Blockchain-based identity systems allow individuals to control their credentials while enabling instant verification without central databases vulnerable to breaches.

4. Smart Contracts

Traditional databases can store contract data, but they cannot enforce rules autonomously.

Smart contracts execute logic automatically when conditions are met—without human intervention.

Where Blockchain Fails as a Database Replacement

Just as important are the cases where blockchain performs poorly.

1. High-Volume Consumer Applications

Social networks, messaging apps, streaming services—these require speed, flexibility, and low cost.

Blockchain is overkill here.

2. Internal Enterprise Systems

When a company already controls its own data and trusts itself, decentralization adds complexity without benefit.

3. Privacy-Sensitive Data

Storing personal data on an immutable ledger creates conflicts with regulations like GDPR’s “right to be forgotten.”

The Hybrid Future: Blockchain and Databases

The most realistic future is not replacement—but integration.

Increasingly, real-world systems adopt hybrid architectures:

  • Traditional databases handle high-speed, mutable data
  • Blockchain stores hashes, proofs, or critical records
  • Off-chain storage provides scalability
  • On-chain logic provides trust and automation

In this model, blockchain becomes a trust layer, not a full data store.

Think of blockchain as the court of record, while databases are the operational engines.

A Philosophical Shift: From Efficiency to Verifiability

Traditional databases optimize for efficiency.

Blockchain optimizes for verifiability.

This difference reflects a deeper shift in how digital systems are designed.

As societies become more global, digital, and interconnected, trust becomes harder—and more expensive—to maintain.

Blockchain does not aim to make systems faster.
It aims to make them more believable.

Will Blockchain Replace Traditional Databases? The Honest Answer

No—blockchain will not replace traditional databases.

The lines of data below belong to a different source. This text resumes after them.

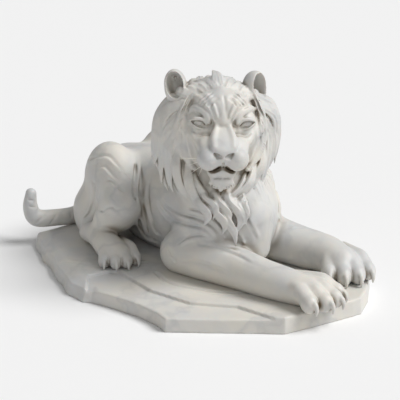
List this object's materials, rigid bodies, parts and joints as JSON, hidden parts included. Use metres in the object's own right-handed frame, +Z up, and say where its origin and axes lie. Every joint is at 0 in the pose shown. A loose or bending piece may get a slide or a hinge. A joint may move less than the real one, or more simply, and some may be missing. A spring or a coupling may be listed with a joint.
{
  "type": "reclining tiger statue",
  "caption": "Reclining big cat carved in white marble with a thick mane and its head turned to its right, lying on a low irregular slab; garden or gate ornament.",
  "frame": {"origin": "middle of the footprint, on the slab's underside", "axes": "+X the way the animal's body faces, +Y its left side, +Z up"},
  "size_m": [1.469, 0.9976, 0.8574],
  "materials": {
    "tiger": "honed",
    "plinth": "honed",
    "whiskers": "satin"
  },
  "bodies": {
    "root": {"tiger": "tiger", "plinth": "plinth", "whisker_right_1": "whiskers", "whisker_right_2": "whiskers", "whisker_right_3": "whiskers", "whisker_right_4": "whiskers"}
  },
  "joints": []
}
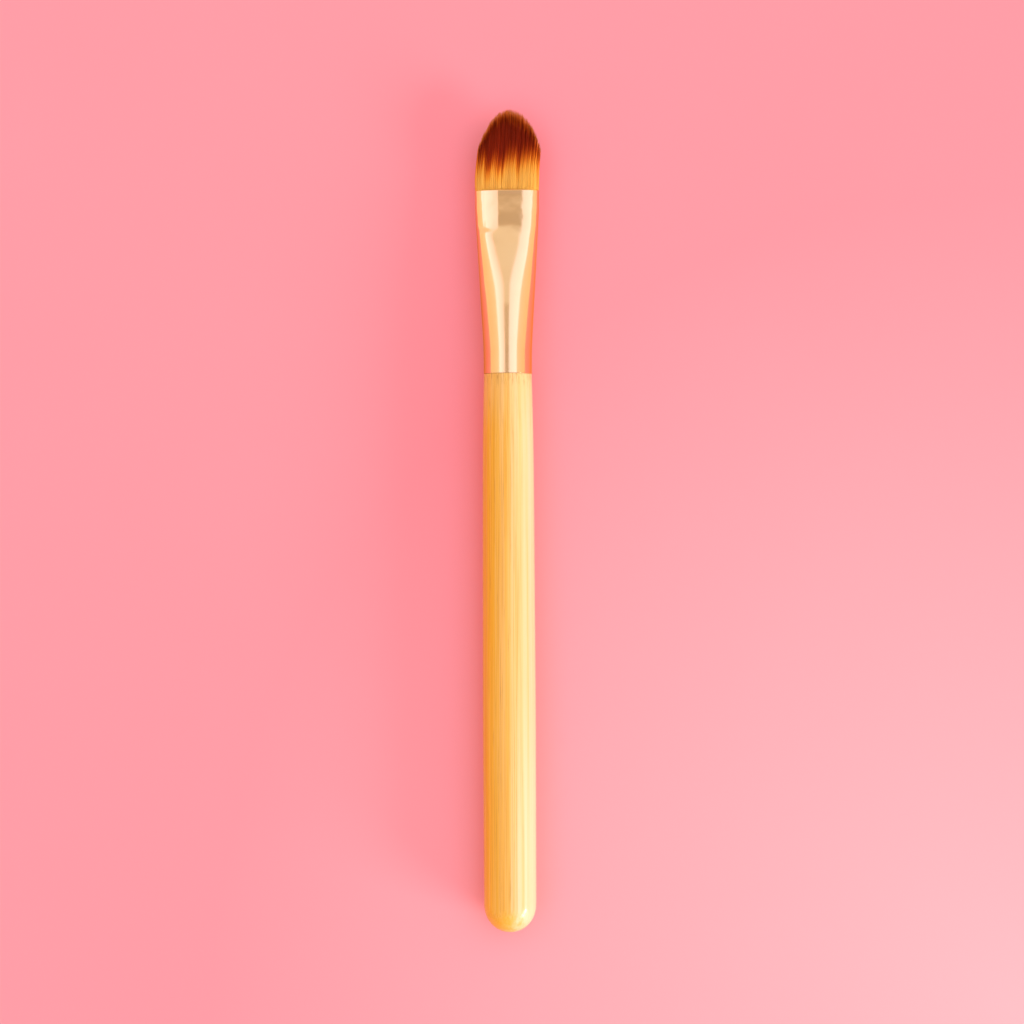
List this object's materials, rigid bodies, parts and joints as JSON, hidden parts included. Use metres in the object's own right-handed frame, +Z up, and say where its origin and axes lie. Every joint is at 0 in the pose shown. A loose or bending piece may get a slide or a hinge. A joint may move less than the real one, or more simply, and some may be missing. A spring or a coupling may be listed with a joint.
{
  "type": "concealer brush",
  "caption": "Flat domed cosmetic brush for concealer: a tuft of two-tone filaments in a pressed gold aluminium ferrule on a turned bamboo handle with a rounded butt.",
  "frame": {"origin": "on the surface that the brush lies on, under the middle of its box", "axes": "+Y along the brush, from the butt of the handle to the tip of the tuft; +Z up, square to the pressed faces of the ferrule; X across the flat of the tuft"},
  "size_m": [0.0119, 0.15, 0.0097],
  "materials": {
    "bamboo": "satin",
    "gold_aluminium": "polished",
    "filament": "satin",
    "resin": "gloss",
    "glue": "satin"
  },
  "bodies": {
    "root": {"handle": "bamboo", "ferrule": "gold_aluminium", "filament_tuft": "filament", "root_plug": "resin", "tenon_glue": "glue"}
  },
  "joints": []
}
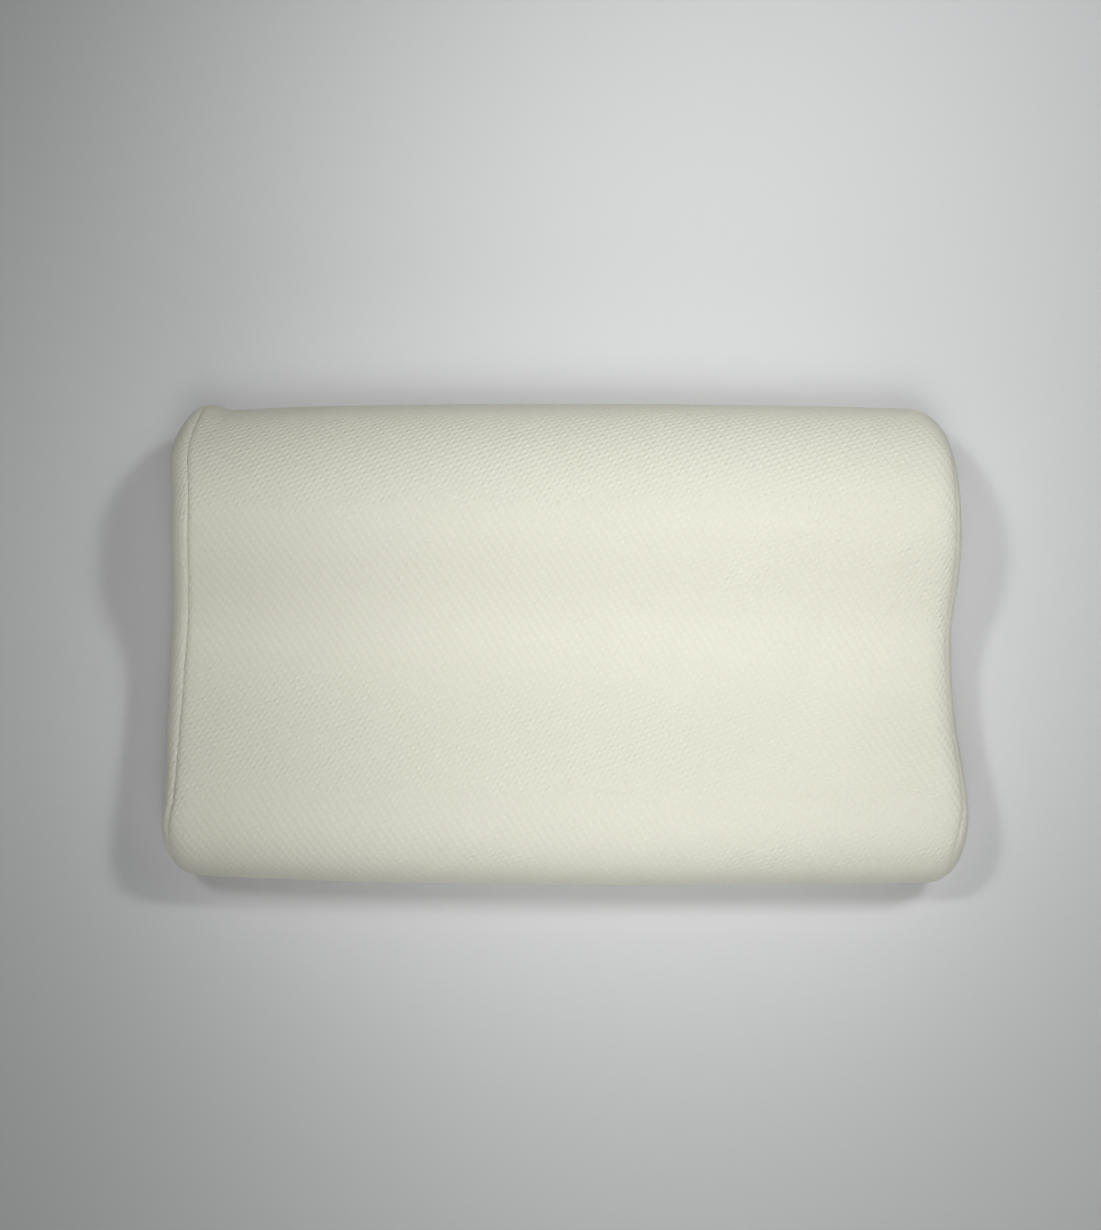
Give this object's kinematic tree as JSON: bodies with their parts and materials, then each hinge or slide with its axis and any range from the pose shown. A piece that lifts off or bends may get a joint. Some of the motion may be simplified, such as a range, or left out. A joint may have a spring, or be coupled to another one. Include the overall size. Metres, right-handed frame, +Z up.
{
  "type": "memory foam contour pillow",
  "caption": "Contour pillow with a high lobe, a hollow for the head and a low lobe, in a puff-knit cover with wave-shaped end panels, lying on its flat back.",
  "frame": {"origin": "the middle of the pillow's box, on the surface that its flat back lies on", "axes": "+X along the pillow's length, +Y across it towards the high lobe, +Z up out of its wavy face"},
  "size_m": [0.5007, 0.304, 0.1001],
  "materials": {
    "wrap_knit": "ivory double-knit with small all-over puffs, matt",
    "end_knit": "the same ivory puff knit on the sewn end panels, matt"
  },
  "bodies": {
    "root": {"pillow_body": "wrap_knit", "end_panel_left": "end_knit", "end_panel_right": "end_knit"}
  },
  "joints": []
}
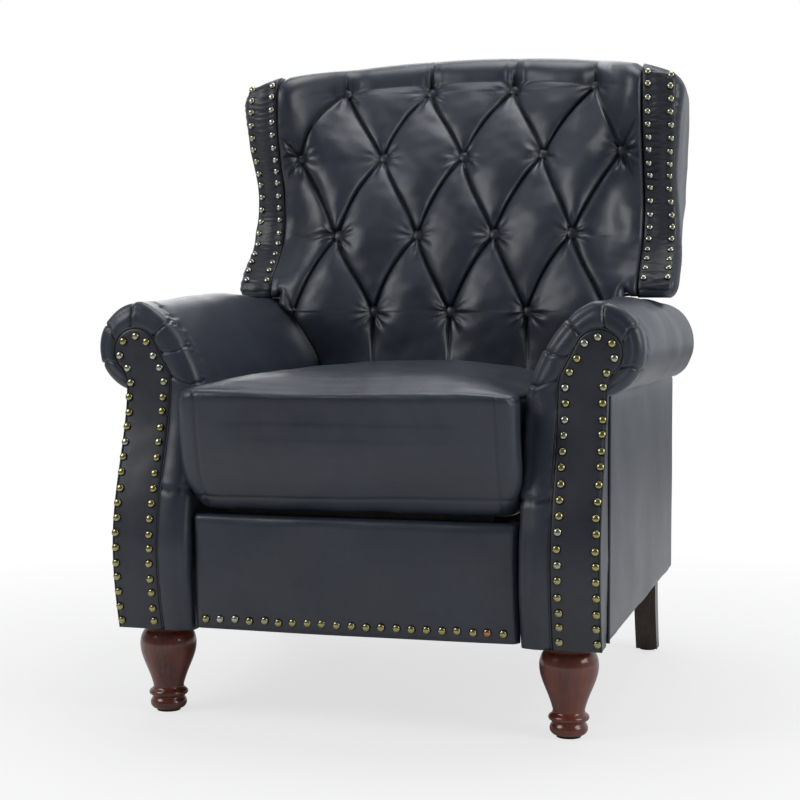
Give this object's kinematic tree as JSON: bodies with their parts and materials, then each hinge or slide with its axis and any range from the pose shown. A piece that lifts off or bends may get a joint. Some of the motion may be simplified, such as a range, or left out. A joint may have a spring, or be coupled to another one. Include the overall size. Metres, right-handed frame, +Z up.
{
  "type": "push-back recliner armchair",
  "caption": "Rolled-arm wingback recliner in dark leather with a tufted reclining back, sliding seat and a footrest that folds out on steel links.",
  "frame": {"origin": "on the floor under the middle of the chair's overall box", "axes": "+Z up, -Y towards the front, +X to the right of someone facing the chair"},
  "size_m": [0.7738, 0.898, 1.0386],
  "materials": {
    "leather": "semi-gloss bonded leather, fine grain",
    "piping": "leather-covered welt",
    "nails": "antiqued brass, domed",
    "timber": "planed, unfinished",
    "mahogany": "turned, mahogany stain, gloss lacquer",
    "dark_wood": "dark stain, satin",
    "glide": "moulded",
    "zinc_steel": "zinc plated",
    "spring_steel": "drawn wire",
    "link_steel": "dark powder coat",
    "nylon": "moulded nylon",
    "deck_fabric": "needled felt"
  },
  "bodies": {
    "base": {"arm_pad_right": "leather", "arm_pad_left": "leather", "outer_side_panels": "leather", "front_bands": "leather", "front_panel_right": "leather", "front_panel_left": "leather", "panel_piping": "piping", "arm_nails": "nails", "arm_front_posts": "timber", "arm_rear_posts": "timber", "arm_bottom_rails": "timber", "arm_mid_rails": "timber", "arm_top_rails": "timber", "corner_blocks": "timber", "cross_rail": "timber", "rear_apron": "leather", "front_legs": "mahogany", "rear_legs": "dark_wood", "leg_bolts": "zinc_steel", "leg_glides": "glide", "seat_channels": "link_steel", "pivot_plates": "link_steel", "back_pivot_pins": "zinc_steel", "base_screws": "zinc_steel"},
    "seat": {"seat_side_rails": "timber", "seat_end_rails": "timber", "seat_springs": "spring_steel", "spring_clips": "spring_steel", "seat_deck": "deck_fabric", "seat_cushion": "leather", "seat_plates": "link_steel", "plate_spacers": "timber", "seat_rollers": "nylon", "roller_axles": "zinc_steel", "seat_rivets": "zinc_steel"},
    "rear_link": {"rear_links": "link_steel"},
    "front_link": {"front_links": "link_steel", "front_link_rivets": "zinc_steel"},
    "lower_link": {"lower_links": "link_steel", "lower_link_rivets": "zinc_steel"},
    "upper_link": {"upper_links": "link_steel", "upper_link_rivets": "zinc_steel"},
    "footrest": {"footrest_board": "timber", "footrest_pad": "leather", "footrest_nails": "nails", "footrest_brackets": "link_steel"},
    "back": {"back_posts": "timber", "back_rails": "timber", "back_springs": "spring_steel", "wing_posts": "timber", "back_plates": "link_steel", "tufted_pad": "leather", "back_buttons": "leather", "wing_right": "leather", "wing_left": "leather", "wing_bands": "leather", "wing_nails": "nails", "back_cover": "leather"},
    "drag_link": {"drag_links": "link_steel", "drag_link_rivets": "zinc_steel"}
  },
  "joints": [
    {"name": "seat_slide", "type": "slide", "parent": "base", "child": "seat", "axis": [0, -1, 0], "range_m": [0, 0.0599]},
    {"name": "footrest_open", "type": "hinge", "parent": "seat", "child": "front_link", "pos_m": [0, -0.315, 0.264], "axis": [-1, 0, 0], "range_deg": [0, 143.04]},
    {"name": "rear_link_swing", "type": "hinge", "parent": "seat", "child": "rear_link", "pos_m": [0, -0.219, 0.232], "axis": [-1, 0, 0], "range_deg": [0, 141.8]},
    {"name": "lower_link_fold", "type": "hinge", "parent": "front_link", "child": "lower_link", "pos_m": [0, -0.196, 0.178], "axis": [-1, 0, 0], "range_deg": [-142.2, 0]},
    {"name": "upper_link_fold", "type": "hinge", "parent": "front_link", "child": "upper_link", "pos_m": [0, -0.16, 0.151], "axis": [-1, 0, 0], "range_deg": [-131.7, 0]},
    {"name": "footrest_tilt", "type": "hinge", "parent": "lower_link", "child": "footrest", "pos_m": [0, -0.354, 0.233], "axis": [-1, 0, 0], "range_deg": [0, 87.2]},
    {"name": "back_recline", "type": "hinge", "parent": "base", "child": "back", "pos_m": [0, 0.33, 0.34], "axis": [-1, 0, 0], "range_deg": [0, 30]},
    {"name": "drag_link_swing", "type": "hinge", "parent": "back", "child": "drag_link", "pos_m": [0, 0.3, 0.215], "axis": [-1, 0, 0], "range_deg": [-40.7, 0]}
  ],
  "couplings": [
    {"joint": "seat_slide", "follows": "back_recline", "m_per_rad": 0.11422},
    {"joint": "drag_link_swing", "follows": "back_recline", "ratio": -1.3542},
    {"joint": "rear_link_swing", "follows": "footrest_open", "ratio": 0.9911},
    {"joint": "lower_link_fold", "follows": "footrest_open", "ratio": -0.99383},
    {"joint": "upper_link_fold", "follows": "footrest_open", "ratio": -0.92},
    {"joint": "footrest_tilt", "follows": "footrest_open", "ratio": 0.60905}
  ]
}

But it will replace certain assumptions about how data should be controlled, verified, and shared.

Just as airplanes did not replace cars, blockchain will not replace databases. Instead, it will occupy a new layer of the technological stack—one that redefines trust in a world where trust is increasingly scarce.

Conclusion: The Future Is Not Either/Or

The debate over blockchain versus traditional databases often misses the point.

This is not a war between technologies. It is a conversation about context.

Blockchain is not better—it is different.
Databases are not obsolete—they are essential.

The real innovation lies in knowing when to use which, and how to combine them intelligently.

In the end, blockchain does not threaten databases.

It challenges us to rethink the meaning of trust in the digital age.

And that may be its most revolutionary contribution of all.